The younger Severo Gómez had a long history in education in Texas. He graduated as salutatorian in the class of 1942 at Woodsboro High School and entered the school of education at Texas College of Arts and Industries (Texas A & I) in Kingsville (now Texas A & M University) the fall of that year. His college education was interrupted by World War II when he entered the army. He served from 1943 to 1946 in the European Theater. Upon discharge, he returned to Texas A&I and graduated in 1948 with a bachelor of science degree in chemistry and mathematics. In 1955, he completed a master of science degree. He taught science and math in the Benavides and Rio Grande City High Schools in Texas from 1948 until 1959. This entry describes his career.
In 1960, Gómez began an administrative career at the Texas Education Agency (TEA) in Austin and enrolled at the University of Texas at Austin, earning a PhD in educational administration in 1963. His tenure at the state department of education included serving as a consultant, assistant director of guidance and supervision, program director for science, director of the Division of Program Approvals, and state coordinator for International Education, and culminated with his 1967 appointment as the first Mexican American assistant commissioner of education, and the first head of the International and Bilingual Education department, until his retirement in 1975.
As a member of the Committee on Latin American Affairs of the Southern Association of Colleges and Schools, Gómez traveled extensively in Latin America, conducting programs in bilingual/binational schools in Brazil, Ecuador, Chile, Mexico, Costa Rica, El Salvador, Colombia, and Guatemala.

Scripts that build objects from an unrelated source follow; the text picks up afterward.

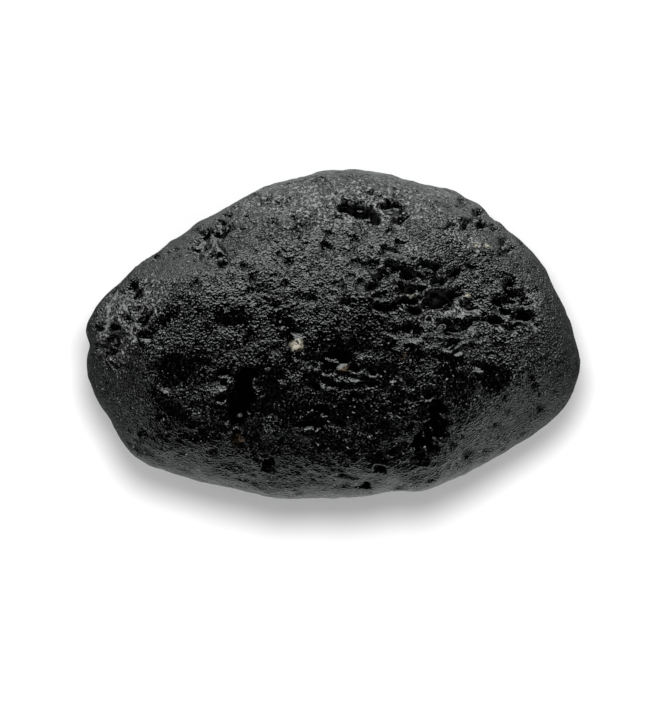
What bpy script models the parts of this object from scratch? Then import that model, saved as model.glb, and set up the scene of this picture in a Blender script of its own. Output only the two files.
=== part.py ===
"""Tektite: one lumpy, rounded piece of black natural glass, pitted and grooved by etching.

The stone lies on a small worn flat. Tables are in millimetres and the mesh is in metres, +Z up, with
the origin on the supporting surface below the middle of the stone.
"""

import bmesh
import bpy
import numpy as np
from mathutils import Matrix, Vector, noise
from mathutils.bvhtree import BVHTree

MM = 0.001

# Driving dimensions of the body.
HALF_LENGTH = 32.0
HALF_WIDTH = 21.4
TOP_HEIGHT = 16.6  # crown above the widest level
UNDER_DEPTH = 20.0  # belly below the widest level, before the worn flat
WORN_FLAT = 1.0  # how much of the belly is missing at the flat
FULLNESS = 2.12  # 2 is an ellipse from the rim to the crown, and more is boxier
UNDER_FULLNESS = 2.45  # the same from the rim to the belly
CROWN_LEAN = (-2.0, -1.2)  # how far the crown sits from the middle of the plan
FAR_LIFT = 5.0  # how much higher the widest level is on the +Y side
NEAR_LIFT = 2.5  # the same on the -Y side

# The outline seen from above, anticlockwise from the blunt end.
OUTLINE = [
    (31.9, -4.3),
    (30.8, 1.0),
    (29.0, 5.7),
    (26.6, 9.9),
    (24.6, 12.0),
    (21.2, 14.7),
    (19.4, 17.0),
    (17.6, 17.7),
    (15.8, 18.6),
    (10.9, 19.5),
    (6.1, 21.1),
    (3.5, 21.5),
    (-1.9, 20.8),
    (-7.1, 19.5),
    (-13.5, 16.3),
    (-15.4, 15.1),
    (-18.7, 13.3),
    (-20.7, 11.8),
    (-22.9, 10.4),
    (-27.0, 7.1),
    (-29.8, 4.4),
    (-31.0, 2.5),
    (-31.9, 0.4),
    (-31.4, -1.6),
    (-31.9, -3.6),
    (-30.9, -8.2),
    (-28.8, -11.4),
    (-26.8, -14.6),
    (-24.8, -16.3),
    (-21.4, -17.3),
    (-19.0, -18.2),
    (-17.1, -19.0),
    (-12.2, -20.5),
    (-6.2, -21.3),
    (-1.4, -21.2),
    (5.7, -20.9),
    (8.6, -20.4),
    (11.4, -20.5),
    (15.2, -19.2),
    (18.6, -17.7),
    (23.8, -14.5),
    (28.6, -11.7),
    (31.0, -8.4),
]

# Flattened sides: azimuth and elevation of the side's normal, and how much is missing there.
FACETS = [
    (-48, 36, 1.5),
    (122, 38, 1.2),
    (62, 24, 1.0),
    (205, 38, 0.7),
    (-100, 34, 0.4),
    (20, -40, 1.2),
    (150, -36, 1.0),
    (-75, -46, 1.0),
    (245, -50, 0.8),
]
FACET_EDGE = 0.7  # rounding of the edges between flattened sides

# Swellings and dents: azimuth, elevation, height outward and spread.
LUMPS = [
    (178, 22, 0.7, 3.5),  # small knob at the pointed end
    (186, 30, -0.6, 2.4),  # crease inside the knob
    (40, 62, 0.7, 6.0),
    (-20, 55, 0.6, 6.0),
    (15, 48, -0.9, 5.5),
    (-110, 48, -0.6, 5.0),
    (132, 30, 0.5, 5.0),
    (-150, 25, 0.5, 5.0),
    (-140, 2, 0.7, 4.0),  # corner of the outline
    (-35, -45, 0.9, 6.0),
    (110, -55, -0.9, 7.0),
    (-130, -55, -0.8, 6.0),
    (5, -35, 0.6, 5.0),
]
WAVE_LENGTH = 9.0
WAVE_HEIGHT = 0.45

# Broad shallow scoops with a low ridge where two meet: azimuth, elevation, width and depth.
SCOOPS = [
    (82, 2, 10.0, 0.4),
    (48, -24, 11.0, 0.6),
    (100, -20, 12.0, 0.5),
    (74, -52, 12.0, 0.7),
    (148, -18, 10.0, 0.5),
    (200, -36, 11.0, 0.7),
    (-102, -22, 12.0, 0.6),
    (-66, -14, 9.0, 0.5),
    (-28, -30, 12.0, 0.7),
    (-128, -48, 11.0, 0.7),
    (8, -58, 10.0, 0.6),
]
SCOOP_EDGE = 0.25  # rounding of the rim of a scoop

# Pits on the upper side: place in plan, length, width, depth, and turn of the length from +X.
UPPER_PITS = [
    # hollow near the crest
    (2.9, 16.1, 5.2, 3.0, 1.7, -8),
    (7.0, 16.5, 4.4, 3.8, 1.1, 10),
    (4.7, 18.4, 3.0, 1.4, 0.8, -5),
    # crescent and slit above the pointed end
    (-15.9, 11.5, 5.4, 4.2, 1.1, 80),
    (-14.7, 10.2, 3.4, 1.8, 1.5, 100),
    (-17.2, 13.0, 3.6, 1.6, 1.2, 35),
    # ledged cluster on the shoulder
    (4.9, 9.1, 3.8, 2.0, 1.1, -10),
    (8.1, 8.2, 4.4, 3.6, 1.6, 0),
    (12.3, 8.4, 4.8, 2.2, 1.1, 5),
    (9.7, 5.6, 4.6, 2.2, 1.5, 5),
    (14.0, 4.3, 7.2, 2.8, 1.9, 10),
    (6.3, 3.4, 6.0, 2.6, 1.2, 0),
    (20.3, 4.0, 3.8, 2.8, 1.3, 0),
    (23.2, 4.9, 3.6, 3.8, 1.5, -40),
    (25.6, 1.6, 3.2, 2.4, 1.2, -60),
    (9.6, 0.5, 6.6, 2.0, 1.2, 3),
    (16.1, 0.5, 4.6, 2.0, 1.2, 8),
    (15.0, -1.6, 3.8, 1.8, 0.9, 20),
    (18.1, 8.6, 3.2, 2.0, 1.0, -5),
    (15.2, 14.1, 2.8, 2.6, 1.2, -30),
    # groove and bowls in the middle
    (-11.7, -6.8, 5.8, 3.8, 2.2, 92),
    (-12.4, -10.4, 5.4, 4.4, 1.9, 80),
    (0.1, -3.8, 5.2, 4.6, 1.6, 20),
    (-1.8, -8.4, 7.6, 3.0, 1.3, 5),
    (-3.2, -12.2, 5.8, 3.2, 1.4, 0),
    (-8.0, -8.6, 4.2, 2.6, 1.1, 0),
    (-15.4, -4.8, 3.4, 2.8, 1.0, 45),
    # hollows along the lower edge
    (13.2, -9.9, 5.8, 3.0, 1.4, 15),
    (12.7, -12.6, 5.4, 3.8, 1.7, 75),
    (10.5, -16.0, 4.4, 2.8, 1.2, 5),
    (7.1, -14.8, 3.8, 2.6, 1.0, 0),
    (-8.2, -16.8, 3.8, 3.0, 1.2, 5),
    (3.8, -18.8, 3.4, 2.4, 1.0, 0),
    # single pits
    (-0.7, 10.9, 2.6, 2.4, 1.0, 0),
    (-26.0, -7.4, 3.6, 2.4, 1.0, 60),
]

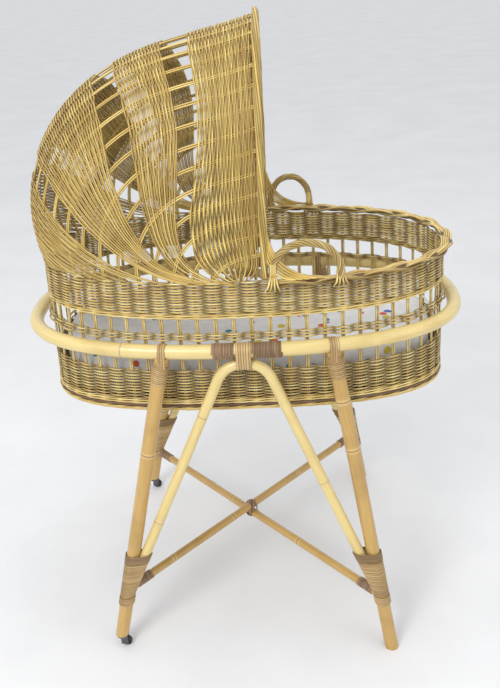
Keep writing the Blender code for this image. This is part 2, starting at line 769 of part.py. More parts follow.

An advocate for bilingual education internationally, Gómez was largely responsible for planning, organizing, and serving as executive director of the first National Conference on Bilingual Education, held April 14 and 15, 1972, at the University of Texas at Austin. The conference, to the goal of which was the implementation and continued development of bilingual programs throughout the nation, was sponsored by the TEA, in cooperation with Education Service Center, Region XIII, and the U.S. Department of Education. The conference's closing remarks by Gómez gave a succinct summary of the state of understanding of the concept of bilingual education at that early point in its history. Gómez noted that several components mentioned during the conference should become the foundation for bilingual education programs. These included initiating children into school with instruction in their home language, providing language development and instruction of subject matter in their first and second languages, and paying attention to children forming a positive identity with respect to their cultural background. These components, as Gómez called them, served, with only minor modification, as the underpinnings of transitional bilingual education for many years to come.
Gomez's professional association memberships included the National Science Teachers Association, National Educational Association, Texas Academy of Science, Texas State Teachers Association, Phi Delta Kappa, and the International Good Neighbor Council. He was also a member of the Knights of Columbus and volunteered as a Confraternity of Christian Doctrine (CCD) teacher of Catholic teens and counselor to the Columbian Squires, the youth arm of the Knights of Columbus. He died on October 17, 2006, in Albuquerque, New Mexico, and is buried in the Texas State Cemetery in Austin.